Here is the hope in this story. Here is where the particulars of Roman/Jewish politics get laid aside and the universal truth comes out. During this season of Lent, as we set aside time to honestly and intentionally do the work of repentance, it makes sense that we again ask for forgiveness. We are sorry that we as individuals haven't produced much fruit. We are sorry that we as the people of St. Paul's haven't produced much fruit. We are sorry that we as the body of Christ have't produced much fruit. Give us another season. Give us some fertilizer and help us to grow. Give us another Lent to work in the garden of our hearts. Give us another Easter to rejoice in the ridiculousness of your grace. Give us another chance to produce fruit, and forgive us of our past unfruitfulness.

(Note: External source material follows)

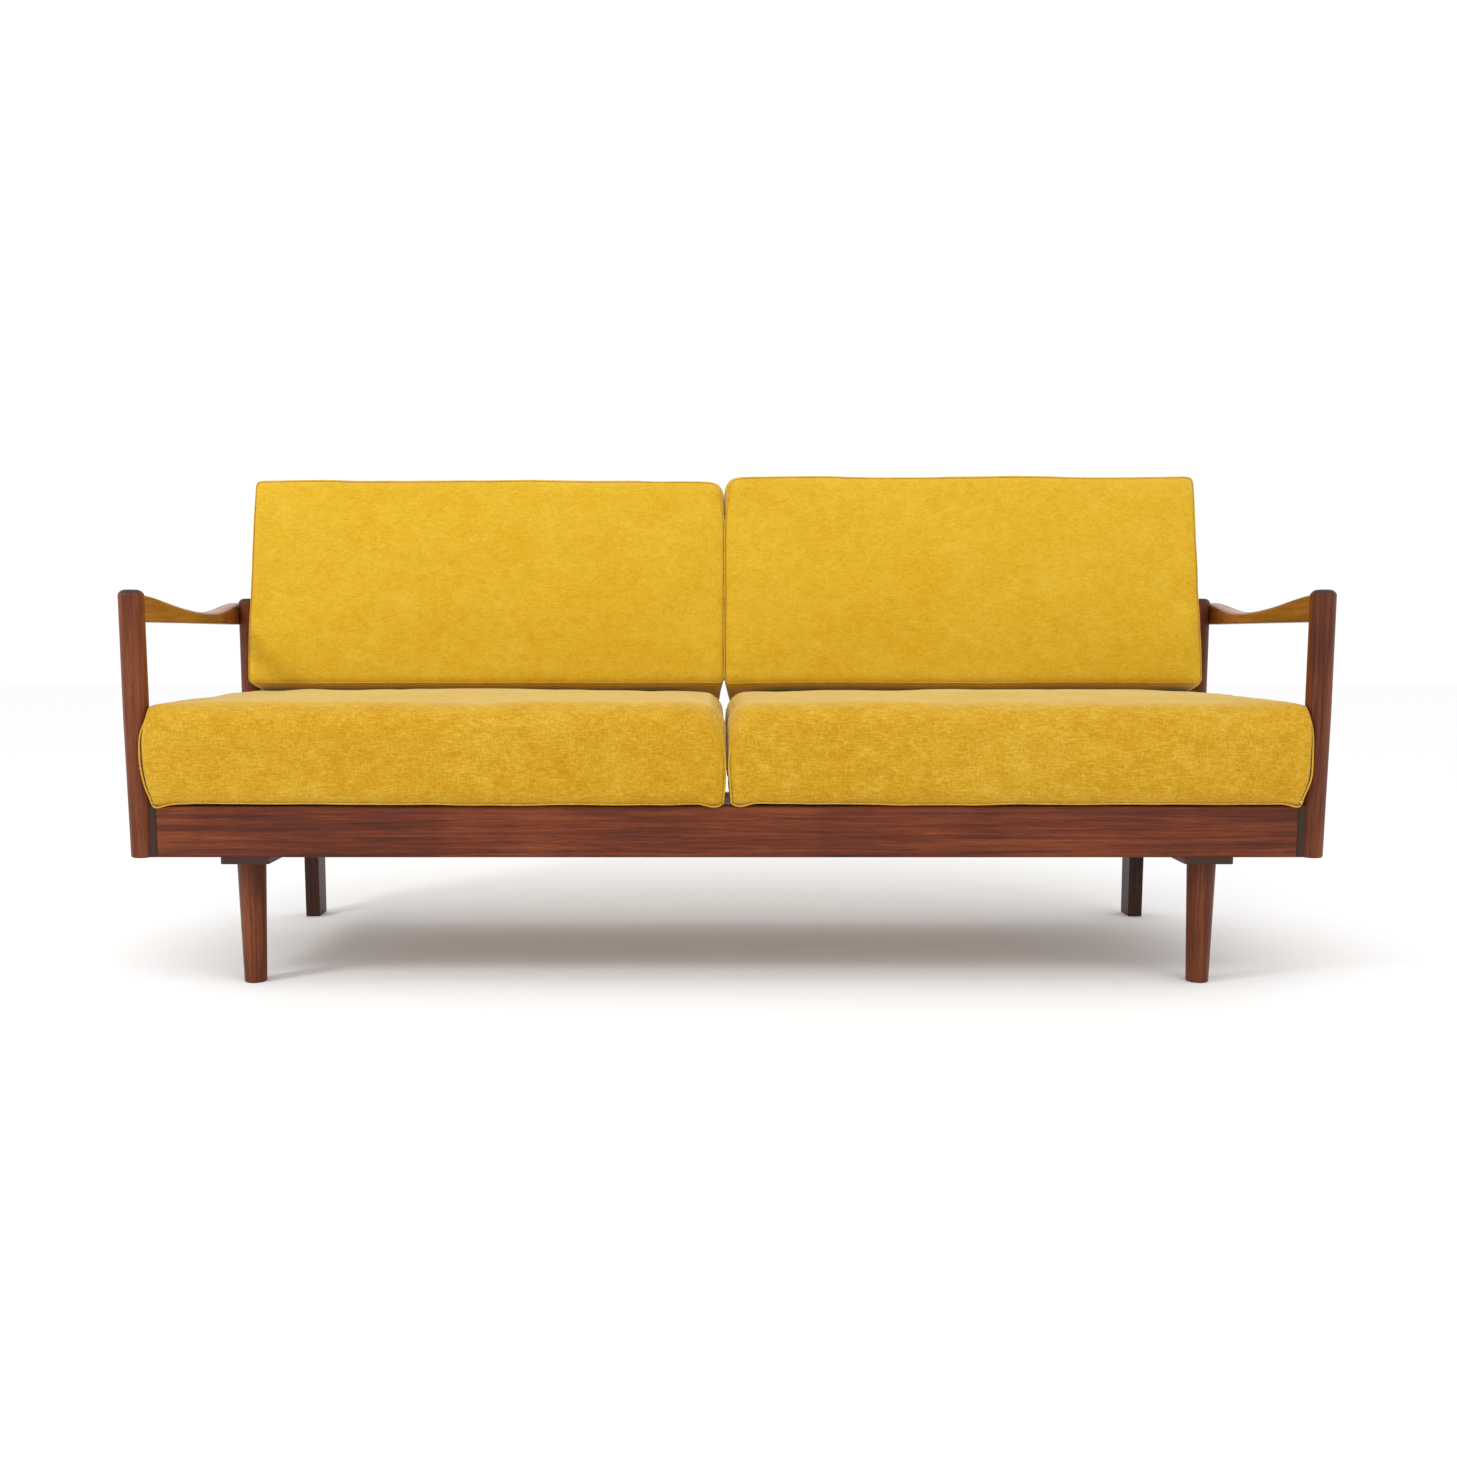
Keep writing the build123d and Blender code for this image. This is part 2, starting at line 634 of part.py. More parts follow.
save(fixed_cross_bar(), "fixed_cross_bar")
save(rear_rail(), "rear_rail")
save(front_rail(), "front_rail")
save(ledger(), "slat_ledger")
save(moving_cross_bar(), "moving_cross_bar")
for level, (start, height) in zip(("lower", "middle", "upper"), BACKREST_RAIL_HEIGHTS):
    save(backrest_rail(start, height), f"backrest_rail_{level}")
for number, x in enumerate(slat_places(False), 1):
    save(slat(x, FIXED_SLAT_Y, FIXED_BAR_Z[1], False), f"fixed_slat_{number}")
for number, x in enumerate(slat_places(True), 1):
    save(slat(x, MOVING_SLAT_Y, LEDGER_Z[1], True), f"moving_slat_{number}")

arm_dowel_points = [(-POST_X, ARM_JOINT_Z), (POST_X, ARM_JOINT_Z)]
save(rods(dowel_plane(), arm_dowel_points, DOWEL_R, -DOWEL_LENGTH, 0), "arm_dowels")
side_screws = [screws(side_screw_plane(s), side_screw_points(s), SIDE_SCREW_LENGTH) for s in (-1, 1)]
arm_screws = [screws(arm_screw_plane(s), [(-s * BACK, ARM_JOINT_Z)], ARM_SCREW_LENGTH) for s in (-1, 1)]
frame_screws = [screws(frame_screw_plane(s), frame_screw_points(s), FRAME_SCREW_LENGTH) for s in (-1, 1)]
for pair, name in (
    (side_screws, "side_rail_screws"),
    (arm_screws, "arm_screws"),
    (frame_screws, "frame_screws"),
):
    with BuildPart() as both:
        add([one.part for one in pair])
    save(both, name)
save(screws(Plane.XY.offset(RAIL_TOP), slat_screw_points(False), SLAT_SCREW_LENGTH), "fixed_slat_screws")
save(screws(Plane.XY.offset(RAIL_TOP), slat_screw_points(True), SLAT_SCREW_LENGTH), "moving_slat_screws")
save(screws(backrest_plane(), backrest_screw_points(), BACKREST_SCREW_LENGTH), "backrest_screws")
save(screws(runner_screw_plane(), runner_screw_points(), RUNNER_SCREW_LENGTH), "runner_screws")
save(screws(ledger_screw_plane(), ledger_screw_points(), LEDGER_SCREW_LENGTH), "ledger_screws")
save(guide_screws(), "guide_screws")
save(carriage_bolts(), "rear_leg_bolts")
save(hex_nuts(), "rear_leg_nuts")
hanger_points = [(side * FRONT_LEG_X, FRONT_LEG_Y) for side in (-1, 1)]
hanger_bolts = rods(
    Plane.XY.offset(RUNNER_Z[0]), hanger_points, BOLT_R, -HANGER_LENGTH[0], HANGER_LENGTH[1]
)
save(hanger_bolts, "leg_hanger_bolts")
save(inserts(), "leg_inserts")
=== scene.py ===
import json
import math

import bpy
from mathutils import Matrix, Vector, noise


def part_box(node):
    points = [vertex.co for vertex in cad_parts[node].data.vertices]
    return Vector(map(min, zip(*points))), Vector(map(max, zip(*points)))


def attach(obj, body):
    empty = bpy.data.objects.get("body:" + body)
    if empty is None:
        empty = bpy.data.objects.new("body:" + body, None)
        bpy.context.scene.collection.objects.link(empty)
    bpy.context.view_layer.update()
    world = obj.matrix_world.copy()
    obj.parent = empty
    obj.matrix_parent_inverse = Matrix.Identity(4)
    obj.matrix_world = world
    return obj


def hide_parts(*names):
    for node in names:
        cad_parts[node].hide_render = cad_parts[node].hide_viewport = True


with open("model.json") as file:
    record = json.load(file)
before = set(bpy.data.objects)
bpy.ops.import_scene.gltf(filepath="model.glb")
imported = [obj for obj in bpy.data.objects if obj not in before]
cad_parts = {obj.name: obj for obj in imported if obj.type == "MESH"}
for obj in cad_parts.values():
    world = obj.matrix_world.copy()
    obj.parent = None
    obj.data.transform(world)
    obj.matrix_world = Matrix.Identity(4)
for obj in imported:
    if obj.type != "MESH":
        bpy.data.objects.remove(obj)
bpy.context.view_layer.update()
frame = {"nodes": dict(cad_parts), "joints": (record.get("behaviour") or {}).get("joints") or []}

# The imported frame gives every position; lengths are in metres.
LEAN = math.radians(14.0)  # the backrest's lean, as in the CAD
BACK_THICKNESS = 0.126  # of a back cushion, square to the lean
TOE_DROP = 0.020  # how far a back cushion's front panel sits below its rear panel
CLOTH_SQUARE = 0.0125
CLOTH_FRAMES = 20


# ---------------------------------------------------------------- materials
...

Maybe that is the sound bite that Jesus gives us here. The words between the lines, a sound bite that never gets spoken, "There is still time - right now - for you to repent together and do everything God has commanded you to do. So repent, or you will all perish just as they did."
And for us, repentance looks just like it did when Jesus called for it two-thousand years ago. Love the Lord your God with all your heart and soul and mind and strength and love your neighbor as yourself. If you have two coats, give one away. If you have extra food share it. Produce fruit: love, joy, peace, patience, kindness, goodness, faithfulness, gentleness and self-control. Let the Spirit lead you, let God's grace enfold you, and live a life of forgiveness. It is impossibly simple to do, but thanks be to God we have another season to grow and the Spirit who fertilizes and nurtures. Repent my brothers and sister, repent and welcome the Kingdom. Amen.